◆ **THE EXERCISE**: Transcribe only the lines from the line with "save(group([place * pin" through the line with "bpy.context.scene.collection.objects.link(empty)", exactly, counting both of those lines as part of the stretch.

Start RECORDS PROVIDED

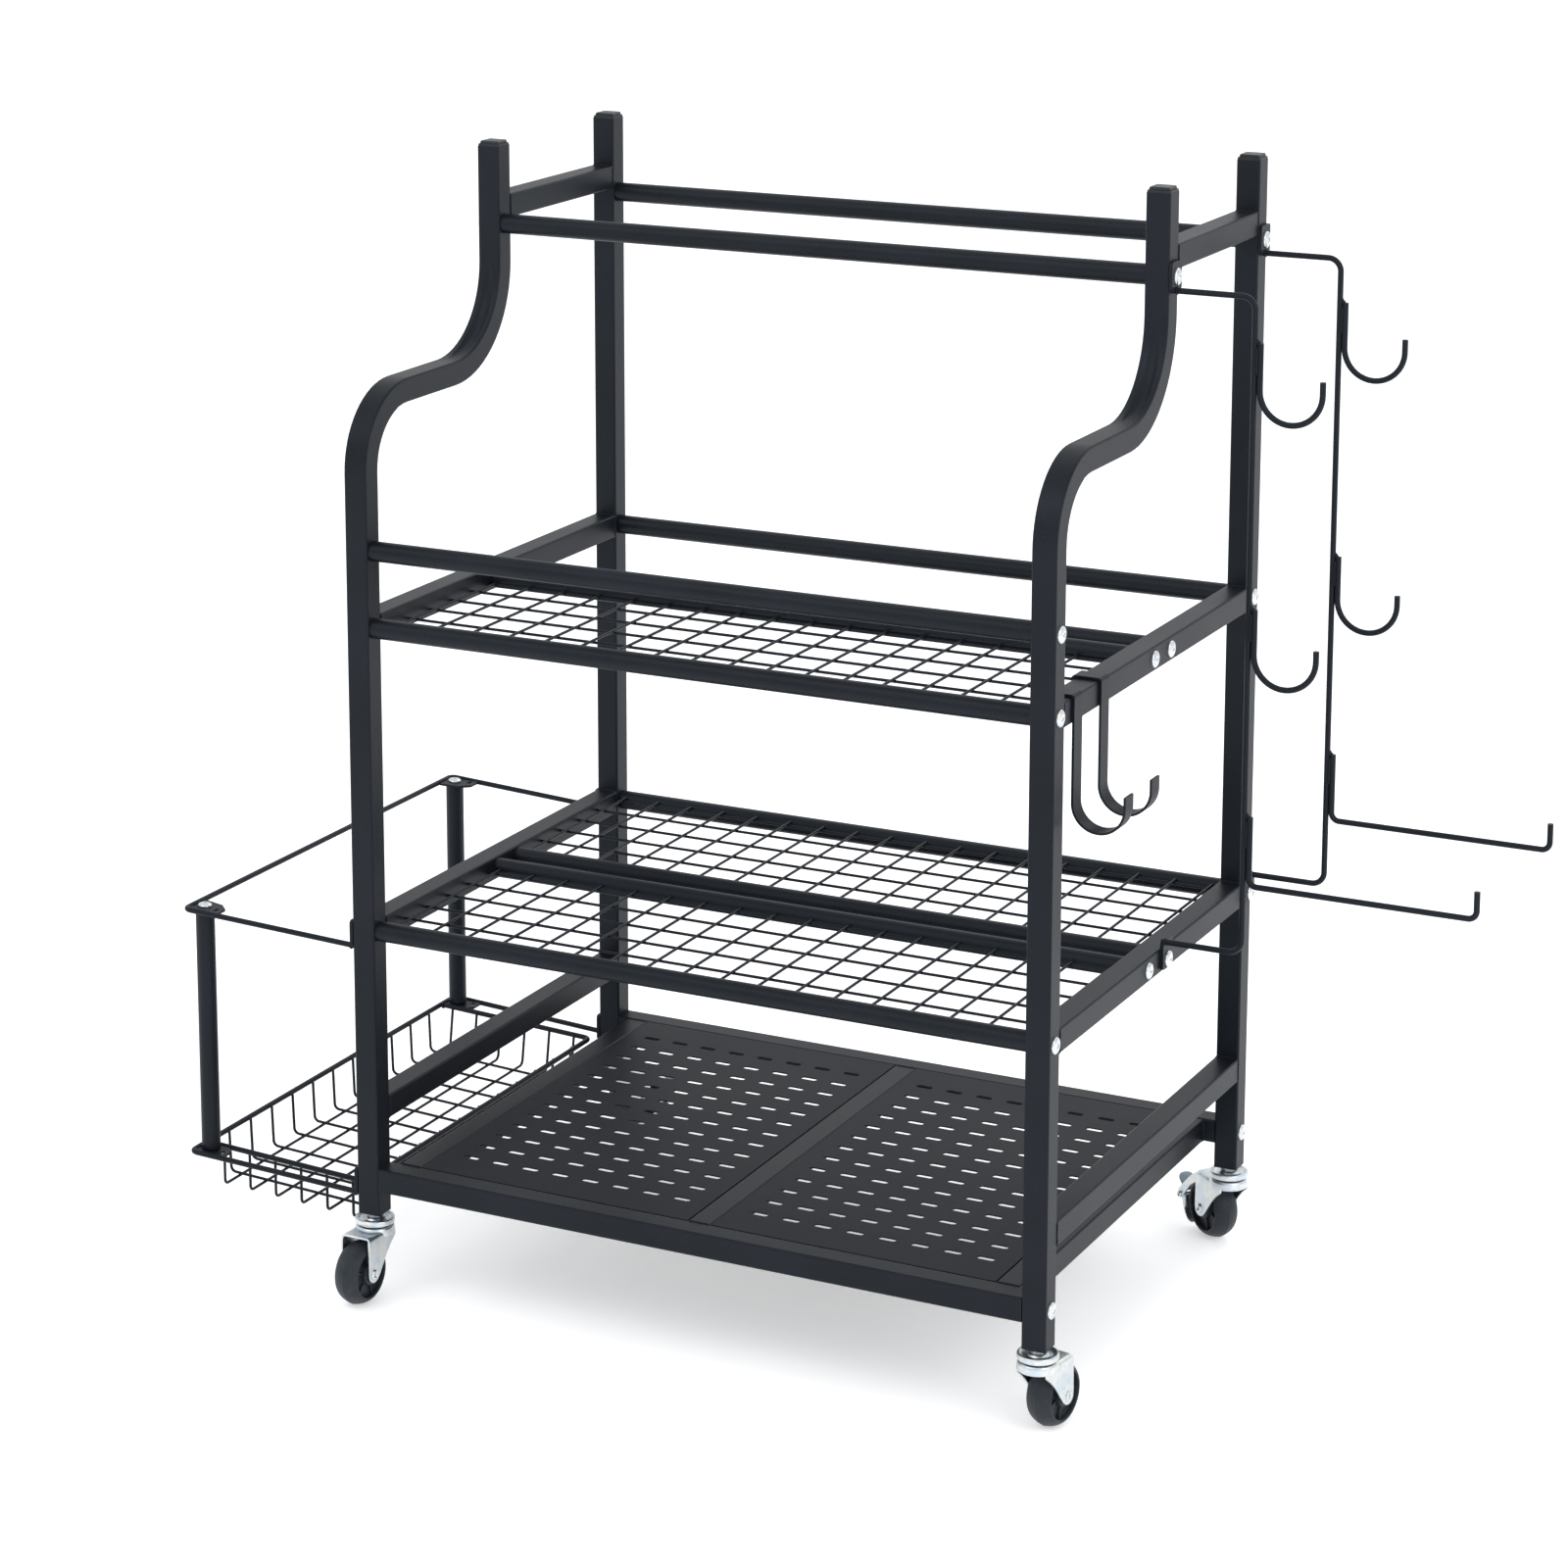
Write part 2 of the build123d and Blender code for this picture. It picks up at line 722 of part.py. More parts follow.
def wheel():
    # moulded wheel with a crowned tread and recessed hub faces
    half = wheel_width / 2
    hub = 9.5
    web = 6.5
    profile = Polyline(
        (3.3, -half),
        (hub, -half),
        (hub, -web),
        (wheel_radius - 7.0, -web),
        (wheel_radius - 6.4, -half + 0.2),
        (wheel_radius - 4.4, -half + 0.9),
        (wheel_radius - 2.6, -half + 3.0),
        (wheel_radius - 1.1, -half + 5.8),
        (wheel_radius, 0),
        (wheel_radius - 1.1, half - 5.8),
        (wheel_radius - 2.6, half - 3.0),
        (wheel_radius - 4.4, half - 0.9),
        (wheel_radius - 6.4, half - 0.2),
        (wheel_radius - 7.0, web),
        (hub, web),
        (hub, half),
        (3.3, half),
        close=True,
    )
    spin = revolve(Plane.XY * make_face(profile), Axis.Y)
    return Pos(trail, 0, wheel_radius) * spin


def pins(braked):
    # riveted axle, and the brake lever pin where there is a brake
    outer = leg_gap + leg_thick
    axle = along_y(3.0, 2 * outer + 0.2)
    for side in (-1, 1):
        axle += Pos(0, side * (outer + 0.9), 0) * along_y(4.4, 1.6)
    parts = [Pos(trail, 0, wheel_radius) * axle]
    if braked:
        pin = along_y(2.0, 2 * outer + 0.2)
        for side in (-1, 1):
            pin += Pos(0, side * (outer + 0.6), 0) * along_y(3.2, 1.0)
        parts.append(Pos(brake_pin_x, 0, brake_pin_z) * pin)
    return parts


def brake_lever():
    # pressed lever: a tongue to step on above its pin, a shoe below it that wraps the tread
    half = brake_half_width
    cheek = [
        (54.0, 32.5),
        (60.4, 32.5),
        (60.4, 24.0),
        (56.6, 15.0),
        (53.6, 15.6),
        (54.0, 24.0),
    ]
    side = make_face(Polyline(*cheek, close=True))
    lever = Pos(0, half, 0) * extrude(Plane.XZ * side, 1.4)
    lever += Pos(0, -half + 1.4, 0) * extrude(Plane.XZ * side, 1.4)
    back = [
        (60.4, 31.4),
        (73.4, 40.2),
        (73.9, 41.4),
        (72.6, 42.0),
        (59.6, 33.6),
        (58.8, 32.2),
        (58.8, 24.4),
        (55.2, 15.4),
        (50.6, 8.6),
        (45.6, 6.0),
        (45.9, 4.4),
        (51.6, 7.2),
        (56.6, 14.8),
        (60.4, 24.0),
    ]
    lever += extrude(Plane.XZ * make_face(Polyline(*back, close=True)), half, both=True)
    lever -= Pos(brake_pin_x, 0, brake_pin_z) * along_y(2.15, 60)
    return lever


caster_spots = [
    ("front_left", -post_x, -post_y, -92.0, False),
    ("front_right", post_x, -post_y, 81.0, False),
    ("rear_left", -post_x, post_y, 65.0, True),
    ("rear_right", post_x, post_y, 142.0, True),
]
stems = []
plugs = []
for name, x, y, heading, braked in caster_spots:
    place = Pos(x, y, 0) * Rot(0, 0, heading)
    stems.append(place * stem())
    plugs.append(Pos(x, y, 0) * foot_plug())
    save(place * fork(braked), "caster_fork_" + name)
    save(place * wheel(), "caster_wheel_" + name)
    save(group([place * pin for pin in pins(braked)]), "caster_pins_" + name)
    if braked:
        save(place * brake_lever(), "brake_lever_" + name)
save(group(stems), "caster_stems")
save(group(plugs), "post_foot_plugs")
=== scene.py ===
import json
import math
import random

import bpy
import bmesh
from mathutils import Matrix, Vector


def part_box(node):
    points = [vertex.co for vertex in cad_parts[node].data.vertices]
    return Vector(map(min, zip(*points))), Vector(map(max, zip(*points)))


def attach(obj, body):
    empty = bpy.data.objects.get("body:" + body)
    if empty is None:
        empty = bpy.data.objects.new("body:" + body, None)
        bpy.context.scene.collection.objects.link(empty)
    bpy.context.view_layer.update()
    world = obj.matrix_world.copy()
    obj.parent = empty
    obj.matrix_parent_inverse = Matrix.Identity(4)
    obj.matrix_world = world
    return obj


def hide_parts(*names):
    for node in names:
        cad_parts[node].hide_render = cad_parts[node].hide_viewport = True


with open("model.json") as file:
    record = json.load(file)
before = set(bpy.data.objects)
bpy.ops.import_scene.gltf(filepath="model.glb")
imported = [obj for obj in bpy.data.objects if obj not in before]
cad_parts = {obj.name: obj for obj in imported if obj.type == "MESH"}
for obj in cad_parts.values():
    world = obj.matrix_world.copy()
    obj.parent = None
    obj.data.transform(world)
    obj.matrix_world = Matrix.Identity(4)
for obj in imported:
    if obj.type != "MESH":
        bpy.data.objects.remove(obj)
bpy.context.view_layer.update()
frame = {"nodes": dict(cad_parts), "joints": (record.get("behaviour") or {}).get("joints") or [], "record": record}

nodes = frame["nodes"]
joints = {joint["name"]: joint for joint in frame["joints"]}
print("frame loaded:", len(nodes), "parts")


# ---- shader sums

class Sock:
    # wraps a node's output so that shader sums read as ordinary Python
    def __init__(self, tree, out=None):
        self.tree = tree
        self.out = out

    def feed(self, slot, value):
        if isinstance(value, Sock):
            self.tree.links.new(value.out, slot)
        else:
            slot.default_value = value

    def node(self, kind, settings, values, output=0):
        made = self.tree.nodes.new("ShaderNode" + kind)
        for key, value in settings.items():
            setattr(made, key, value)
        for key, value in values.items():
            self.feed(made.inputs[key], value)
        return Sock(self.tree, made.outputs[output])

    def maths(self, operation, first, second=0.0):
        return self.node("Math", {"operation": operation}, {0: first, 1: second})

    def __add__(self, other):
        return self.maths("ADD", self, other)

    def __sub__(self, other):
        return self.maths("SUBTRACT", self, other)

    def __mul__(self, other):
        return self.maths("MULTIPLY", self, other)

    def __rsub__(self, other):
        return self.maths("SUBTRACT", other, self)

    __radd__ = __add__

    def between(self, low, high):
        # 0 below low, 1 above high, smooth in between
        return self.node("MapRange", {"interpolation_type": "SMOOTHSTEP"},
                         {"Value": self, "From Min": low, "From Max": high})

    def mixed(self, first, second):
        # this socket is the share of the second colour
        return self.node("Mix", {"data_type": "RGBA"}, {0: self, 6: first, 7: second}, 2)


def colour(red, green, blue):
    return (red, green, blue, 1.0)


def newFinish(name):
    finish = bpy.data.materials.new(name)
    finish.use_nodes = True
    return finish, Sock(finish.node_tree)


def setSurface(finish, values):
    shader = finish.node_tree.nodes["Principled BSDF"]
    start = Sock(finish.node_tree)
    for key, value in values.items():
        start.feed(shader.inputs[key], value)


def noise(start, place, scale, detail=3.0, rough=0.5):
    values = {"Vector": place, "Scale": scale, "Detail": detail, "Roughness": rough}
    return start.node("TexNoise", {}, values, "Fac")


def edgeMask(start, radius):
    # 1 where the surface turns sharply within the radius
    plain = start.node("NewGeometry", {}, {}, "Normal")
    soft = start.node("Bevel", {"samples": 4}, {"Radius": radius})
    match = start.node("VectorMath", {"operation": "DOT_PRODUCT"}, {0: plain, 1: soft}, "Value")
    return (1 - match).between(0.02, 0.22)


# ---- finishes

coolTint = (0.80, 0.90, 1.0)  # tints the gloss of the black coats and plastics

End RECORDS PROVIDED
Start RECORDS PROVIDED

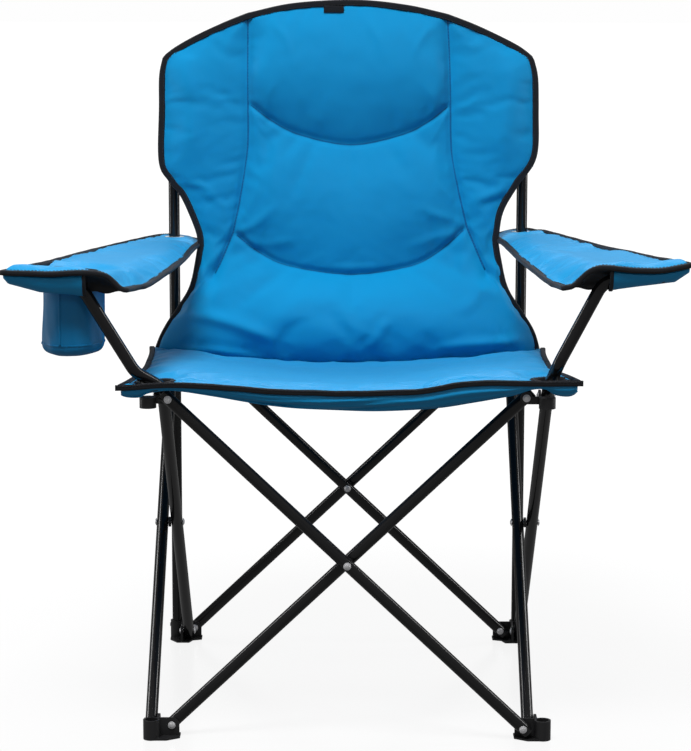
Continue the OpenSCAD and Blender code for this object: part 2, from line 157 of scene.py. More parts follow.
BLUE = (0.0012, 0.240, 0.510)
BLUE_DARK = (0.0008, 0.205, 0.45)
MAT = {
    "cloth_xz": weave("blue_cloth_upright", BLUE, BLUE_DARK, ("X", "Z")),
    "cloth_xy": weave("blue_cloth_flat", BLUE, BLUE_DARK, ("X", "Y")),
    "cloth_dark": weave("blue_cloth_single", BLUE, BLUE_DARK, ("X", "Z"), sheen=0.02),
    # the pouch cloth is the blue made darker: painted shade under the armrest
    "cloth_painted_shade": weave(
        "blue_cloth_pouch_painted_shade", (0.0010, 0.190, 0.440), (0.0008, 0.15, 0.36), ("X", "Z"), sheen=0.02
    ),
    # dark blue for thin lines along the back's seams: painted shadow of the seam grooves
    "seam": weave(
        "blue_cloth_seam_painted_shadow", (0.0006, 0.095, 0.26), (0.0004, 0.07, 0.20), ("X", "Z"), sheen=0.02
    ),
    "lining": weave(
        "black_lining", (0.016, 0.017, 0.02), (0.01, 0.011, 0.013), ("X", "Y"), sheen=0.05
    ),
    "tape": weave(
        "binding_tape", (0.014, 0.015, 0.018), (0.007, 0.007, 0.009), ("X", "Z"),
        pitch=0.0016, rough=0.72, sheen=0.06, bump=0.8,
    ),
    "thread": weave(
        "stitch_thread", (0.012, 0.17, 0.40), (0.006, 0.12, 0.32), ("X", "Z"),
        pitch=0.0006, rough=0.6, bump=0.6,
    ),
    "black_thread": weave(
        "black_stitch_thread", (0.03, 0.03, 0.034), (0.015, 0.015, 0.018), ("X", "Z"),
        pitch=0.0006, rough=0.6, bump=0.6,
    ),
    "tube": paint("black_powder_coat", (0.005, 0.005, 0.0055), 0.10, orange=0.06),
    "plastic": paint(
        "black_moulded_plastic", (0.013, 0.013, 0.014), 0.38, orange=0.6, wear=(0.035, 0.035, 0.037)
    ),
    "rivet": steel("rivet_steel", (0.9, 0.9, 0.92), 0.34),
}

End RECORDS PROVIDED

◆ **REPLY**:
    save(group([place * pin for pin in pins(braked)]), "caster_pins_" + name)
    if braked:
        save(place * brake_lever(), "brake_lever_" + name)
save(group(stems), "caster_stems")
save(group(plugs), "post_foot_plugs")
=== scene.py ===
import json
import math
import random

import bpy
import bmesh
from mathutils import Matrix, Vector


def part_box(node):
    points = [vertex.co for vertex in cad_parts[node].data.vertices]
    return Vector(map(min, zip(*points))), Vector(map(max, zip(*points)))


def attach(obj, body):
    empty = bpy.data.objects.get("body:" + body)
    if empty is None:
        empty = bpy.data.objects.new("body:" + body, None)
        bpy.context.scene.collection.objects.link(empty)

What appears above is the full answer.